In the same way repealing drug laws will only serve to make drugs more "acceptable" in American culture and make it easier for people to become drug addicts. Prohibition it turns out, did a lot of good and actually helped stem a rising tide of alcoholism in the United States that would soon have done irreparable damage to our economy and culture.  Do we really want to see the rates of alcoholism in our nation rivaled by rates of drug addiction?

With addictive substances, you can be certain that the more of it that's out there, the more addicts these substances will create.  Studies showed, for instance, that rhesus monkeys given unlimited access to cocaine, took so much they laid down, quit eating and died. That's a problem with availability. The monkeys didn't take more coke because it was denied to them.  The forbidden fruit theory only works so far as the fruit doesn't become too costly.

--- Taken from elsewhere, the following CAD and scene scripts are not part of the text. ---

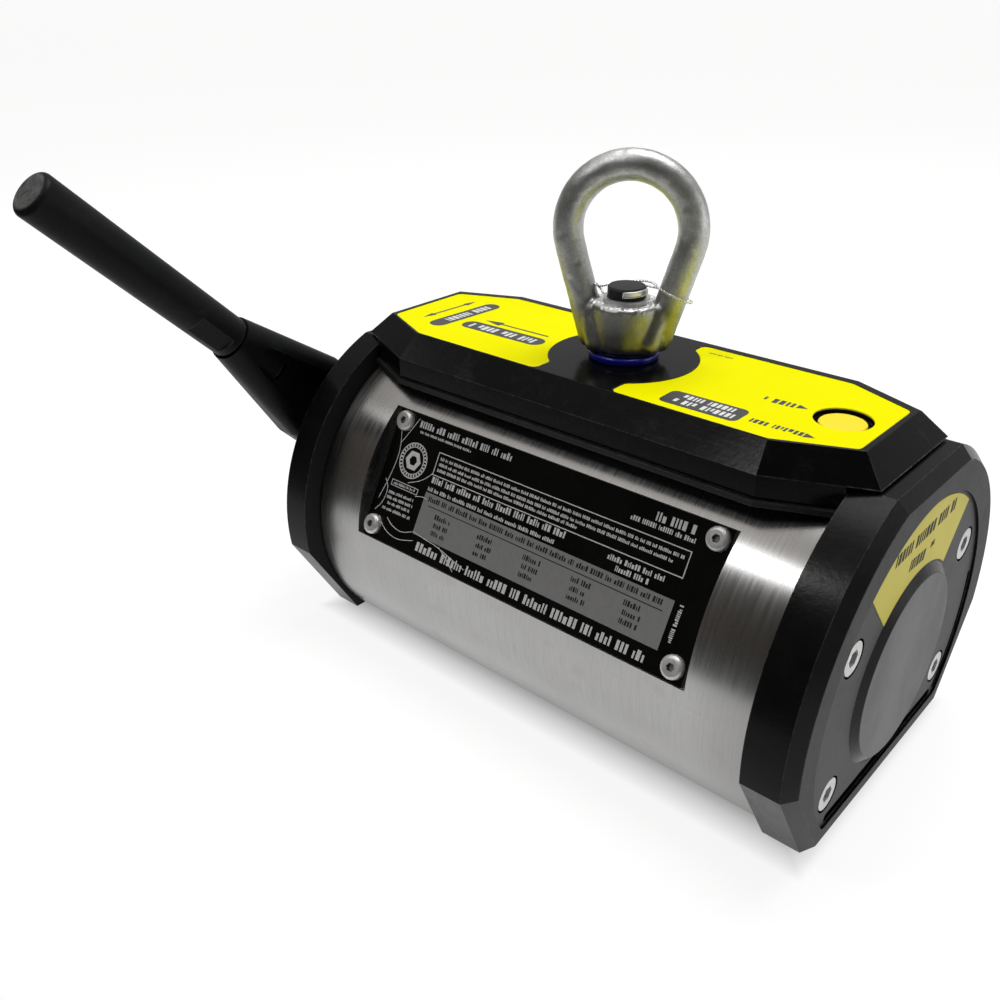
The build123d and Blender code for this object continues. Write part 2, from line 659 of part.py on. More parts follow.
with BuildPart() as rotor_left_plate:
    with BuildSketch(axis_plane(-ROTOR_HALF_L - SEAM)):
        Circle(ROTOR_R - 1)
        with Locations(*ROTOR_POINTS):
            Circle(ROD_R + 0.3, mode=Mode.SUBTRACT)
    extrude(amount=-END_PLATE_T)
    with BuildSketch(axis_plane(-ROTOR_HALF_L - END_PLATE_T)):
        Circle(SHAFT_R)
    extrude(amount=-(135 - ROTOR_HALF_L - END_PLATE_T))
    # hexagonal drive for the handle, drilled for its retaining screw
    with BuildSketch(axis_plane(-134.9)):
        RegularPolygon(HEX_R, 6)
    extrude(amount=-(-WASHER_X[0] - 134.9))
    with BuildSketch(axis_plane(WASHER_X[0])):
        Circle(4.3)
    extrude(amount=22, mode=Mode.SUBTRACT)

with BuildPart() as rotor_right_plate:
    with BuildSketch(axis_plane(ROTOR_HALF_L + SEAM)):
        Circle(ROTOR_R - 1)
        with Locations(*ROTOR_POINTS):
            Circle(ROD_R + 0.3, mode=Mode.SUBTRACT)
    extrude(amount=END_PLATE_T)
    with BuildSketch(axis_plane(ROTOR_HALF_L + END_PLATE_T)):
        Circle(STUB_R)
    extrude(amount=123.8 - ROTOR_HALF_L - END_PLATE_T)

ROD_HALF_L = ROTOR_HALF_L + END_PLATE_T + 0.1

with BuildPart() as rotor_rods:
    with BuildSketch(axis_plane(-ROD_HALF_L)):
        with Locations(*ROTOR_POINTS):
            Circle(ROD_R)
    extrude(amount=2 * ROD_HALF_L)
    # a flat head at each end
    with BuildSketch(axis_plane(-ROD_HALF_L - 3.5), axis_plane(ROD_HALF_L)):
        with Locations(*ROTOR_POINTS):
            Circle(5.0)
    extrude(amount=3.5)

with BuildPart() as retaining_washer:
    with BuildSketch(axis_plane(WASHER_X[0])):
        Circle(17.8)
        Circle(5.3, mode=Mode.SUBTRACT)
    extrude(amount=WASHER_X[1] - WASHER_X[0])

with BuildPart() as retaining_screw:
    out = Plane(origin=(WASHER_X[1], 0, AXIS_Z), x_dir=(0, 1, 0), z_dir=(-1, 0, 0))
    add(socket_screws([out], [(0, 0)], **RETAINING_SCREW))
    fillet(retaining_screw.faces().sort_by(Axis.X)[0].edges().sort_by(SortBy.LENGTH)[-1], 2.0)


# ---- handle -------------------------------------------------------------------------
ARM_FACE = Plane(origin=(ARM_X + ARM_T / 2, 0, AXIS_Z),
                 x_dir=(0, -cos(radians(ARM_ANGLE)), sin(radians(ARM_ANGLE))), z_dir=(1, 0, 0))

with BuildPart() as handle_arm:
    with BuildSketch(axis_plane(HUB_X[0])):
        Circle(HUB_R)
    extrude(amount=HUB_X[1] - HUB_X[0])
    fillet(handle_arm.faces().sort_by(Axis.X)[0].edges(), 4.0)
    # parallel part of the arm, then the flare down to the round neck
    with BuildSketch(lever_plane(6)):
        RectangleRounded(ARM_T, ARM_W, ARM_FILLET)
    extrude(amount=ARM_FLARE[0] - 6)
    with BuildSketch(lever_plane(ARM_FLARE[0])):
        RectangleRounded(ARM_T, ARM_W, ARM_FILLET)
    with BuildSketch(lever_plane(ARM_FLARE[1])):
        RectangleRounded(ARM_T, NECK_W, 10.45)
    loft()
    with BuildSketch(lever_plane(ARM_FLARE[1])):
        Circle(SPIGOT_R)
    extrude(amount=-THROUGH, mode=Mode.SUBTRACT)
    # tapering pocket in the face that looks at the body
    with BuildSketch(ARM_FACE) as pocket:
        (foot, foot_w), (knee, knee_w), (nose, nose_w) = ARM_POCKET
        Polygon((foot, foot_w), (knee, knee_w), (nose, nose_w), (nose, -nose_w),
                (knee, -knee_w), (foot, -foot_w), align=None)
        fillet(pocket.vertices().group_by(Axis.Z)[-1], nose_w * 0.9)
    extrude(amount=-ARM_POCKET_DEPTH, taper=12, mode=Mode.SUBTRACT)
    # spring chamber, hexagonal hole and the stop pin's hole
    with BuildSketch(axis_plane(HUB_SHOULDER)):
        Circle(18.8)
    extrude(amount=HUB_X[1] - HUB_SHOULDER - 5, mode=Mode.SUBTRACT)
    with BuildSketch(axis_plane(HUB_X[0])):
        RegularPolygon(HEX_R + 0.06, 6)
    extrude(amount=-20, mode=Mode.SUBTRACT)
    pin_at = (PIN_RADIUS * cos(radians(-ARM_ANGLE)), PIN_RADIUS * sin(radians(-ARM_ANGLE)))
    with BuildSketch(axis_plane(HUB_X[0])):
        with Locations(pin_at):
            Circle(PIN_R)
    extrude(amount=-7.5, mode=Mode.SUBTRACT)

with BuildPart() as stop_pin:
    with BuildSketch(axis_plane(left_x + 5.0)):
        with Locations(pin_at):
            Circle(PIN_R - SEAM)
    extrude(amount=HUB_X[0] - 7.3 - left_x - 5.0)
    chamfer(stop_pin.faces().sort_by(Axis.X)[-1].edges(), 0.8)

with BuildPart() as handle_bar:
    with BuildSketch(lever_plane(ARM_FLARE[1] + 1.0)):
        Circle(BAR_R)
    extrude(amount=BAR_END - ARM_FLARE[1] - 1.0)
    fillet(handle_bar.faces().sort_by(Axis.Z)[-1].edges(), BAR_END_R)
    with BuildSketch(lever_plane(ARM_FLARE[1] + 1.0)):
        Circle(SPIGOT_R - SEAM)
    extrude(amount=-28)
    # wrench flats beside the neck
    with BuildSketch(lever_plane(ARM_FLARE[1] + 4.5)):
        Circle(BAR_R + 1)
        Rectangle(BAR_FLATS, 4 * BAR_R, rotation=-38, mode=Mode.SUBTRACT)
    extrude(amount=19, mode=Mode.SUBTRACT)

with BuildPart() as return_spring:
    coil_from = HUB_SHOULDER - SPRING_WIRE - 0.1
    coil_len = HUB_SHOULDER - WASHER_X[0] - 2 * SPRING_WIRE - 0.2
    with BuildLine() as coil:
        Helix(pitch=coil_len / 4.5, height=coil_len, radius=SPRING_R,
              center=(coil_from, 0, AXIS_Z), direction=(-1, 0, 0))
    with BuildSketch(Plane(origin=coil.wire() @ 0, z_dir=coil.wire() % 0)):
        Circle(SPRING_WIRE)
    sweep(path=coil.wire(), is_frenet=True)


# ---- data plate ---------------------------------------------------------------------
with BuildPart() as data_plate:
    with BuildSketch(plate_plane(PLATE_DIST - PLATE_T)):
        with Locations((PLATE_SHIFT, -0.4)):
            Rectangle(PLATE_L, PLATE_W)
        with Locations(*PLATE_POINTS):
            Circle(M5_CLEARANCE_R, mode=Mode.SUBTRACT)
    extrude(amount=PLATE_T)

with BuildPart() as data_plate_screws:
    add(socket_screws([plate_plane(PLATE_DIST)], PLATE_POINTS, **BUTTON_SCREW))
    fillet(data_plate_screws.edges().filter_by(
        lambda e: e.geom_type == GeomType.CIRCLE and abs(e.radius - BUTTON_SCREW["head_r"]) < 0.01
    ).filter_by(lambda e: (plate_plane(PLATE_DIST).to_local_coords(e).center().Z) > 2.0), 1.7)


# ---- export -------------------------------------------------------------------------
PIECES = dict(
    front_pole=front_pole, rear_pole=rear_pole, top_spacer=top_spacer,
    bottom_spacer=bottom_spacer, right_end_cap=right_end_cap, left_end_cap=left_end_cap,
    right_cap_gasket=right_cap_gasket, left_cap_gasket=left_cap_gasket,
    right_cap_screws=right_cap_screws, left_cap_screws=left_cap_screws,
    right_bush=right_bush, left_bush=left_bush, shaft_seal=shaft_seal, arc_label=arc_label,
    top_cover=top_cover, cover_gasket=cover_gasket, cover_screws=cover_screws,
    cover_label_left=cover_label_left, cover_label_right=cover_label_right, tag_plug=tag_plug,
    anchor_block=anchor_block, anchor_screws=anchor_screws, swivel_ring=swivel_ring,
    lifting_eye=lifting_eye, eye_bolt=eye_bolt, eye_bolt_washer=eye_bolt_washer,
    swivel_collar=swivel_collar, thrust_washer=thrust_washer, eye_nut=eye_nut,
    seal_wire=seal_wire, seal_ferrule=seal_ferrule,
    rotor_upper_pole=rotor_upper_pole, rotor_lower_pole=rotor_lower_pole,
    rotor_magnets=rotor_magnets, rotor_left_plate=rotor_left_plate,
    rotor_right_plate=rotor_right_plate, rotor_rods=rotor_rods,
    retaining_washer=retaining_washer, retaining_screw=retaining_screw,
    handle_arm=handle_arm, handle_bar=handle_bar, stop_pin=stop_pin,
    return_spring=return_spring, data_plate=data_plate, data_plate_screws=data_plate_screws,
)

os.makedirs("parts", exist_ok=True)
for node, piece in PIECES.items():
    piece.part.label = node
    export_step(piece.part, f"parts/{node}.step")
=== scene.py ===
import math
import random

import bmesh
import bpy
from mathutils import Matrix, Vector, noise


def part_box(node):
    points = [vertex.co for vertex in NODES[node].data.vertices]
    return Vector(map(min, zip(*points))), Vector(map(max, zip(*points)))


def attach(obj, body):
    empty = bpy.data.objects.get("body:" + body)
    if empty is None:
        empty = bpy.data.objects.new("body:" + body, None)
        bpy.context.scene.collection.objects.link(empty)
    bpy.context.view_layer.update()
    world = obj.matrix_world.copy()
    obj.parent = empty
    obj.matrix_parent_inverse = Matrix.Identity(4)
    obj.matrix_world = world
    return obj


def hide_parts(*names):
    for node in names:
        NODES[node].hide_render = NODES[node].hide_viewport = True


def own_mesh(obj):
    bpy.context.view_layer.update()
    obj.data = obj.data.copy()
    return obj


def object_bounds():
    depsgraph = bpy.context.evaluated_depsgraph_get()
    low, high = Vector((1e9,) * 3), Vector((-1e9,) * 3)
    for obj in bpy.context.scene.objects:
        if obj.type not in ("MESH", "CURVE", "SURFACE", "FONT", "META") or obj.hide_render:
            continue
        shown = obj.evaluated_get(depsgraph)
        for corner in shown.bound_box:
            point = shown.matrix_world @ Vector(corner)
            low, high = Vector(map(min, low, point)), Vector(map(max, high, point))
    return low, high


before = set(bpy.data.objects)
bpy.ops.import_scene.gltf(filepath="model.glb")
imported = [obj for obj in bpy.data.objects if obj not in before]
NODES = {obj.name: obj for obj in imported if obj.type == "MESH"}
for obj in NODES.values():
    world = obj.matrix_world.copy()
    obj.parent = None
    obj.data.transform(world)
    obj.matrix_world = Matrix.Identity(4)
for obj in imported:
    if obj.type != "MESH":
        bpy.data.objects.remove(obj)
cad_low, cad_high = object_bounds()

# Lifting magnet in the frame of the CAD model: X along the rotor, -Y the data-plate side,
# Z up, ground at z = 0. Objects and shaders are in metres. The prints, the eye, the seal
# and the spring are drawn in millimetres, and new_piece scales them by MM.

MM = 0.001
EDGE = 0.0006                      # reach of the rubbed edges
AXIS_Z = 0.058                     # rotor axis above the ground
scene = bpy.context.scene

PLATE_ANGLE = math.radians(28.8)   # the data plate's normal above horizontal
PLATE_DIST = 69.2                  # its outer face from the rotor axis
EYE_YAW = math.radians(26.6)       # the ring's plane from X
EYE_Z, EYE_R, EYE_BAR_R = 142.2, 24.6, 6.0      # ring centre over the axis, ring, bar
EYE_LEAN = math.radians(16.2)      # legs from vertical
EYE_BOSS_Z = (95.0, 114.1)         # boss's foot and top over the axis
LEVER_Y, LEVER_Z = -0.7096, 0.7046              # direction of the lever

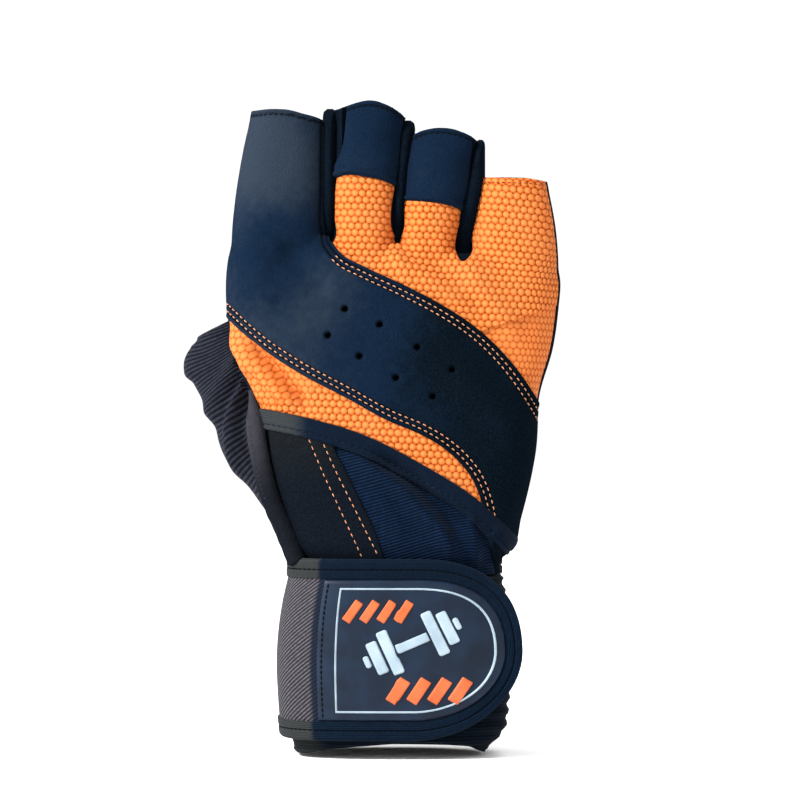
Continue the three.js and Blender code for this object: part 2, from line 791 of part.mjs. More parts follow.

With terrorism, taking out the supply caches and leadership makes it harder and more expensive to conduct acts of terror.  The 9/11 operation cost Al Quaeda a good deal of money and manpower to pull off.  Without the money, the operations get tougher to do, so you get fewer terrorist attacks no matter how badly they want to carry them out.  When President Bush was pounding Al Quaeda strongholds and taking out Al Quaeda operatives, there were fewer terror attacks on Americans.  So they started blowing each other up because it was more convenient and attacking American soldiers who shoot back with deadly accuracy. 

Since Obama has let up on the war on terror, terror attacks have only increased and come home to an America perceived as weak once more.  

How many more attacks will America have to endure before the President decides we've all been punished enough for America's "sins" and starts doing something serious about it instead of merely excusing terrorism and blaming it on some video no one ever saw.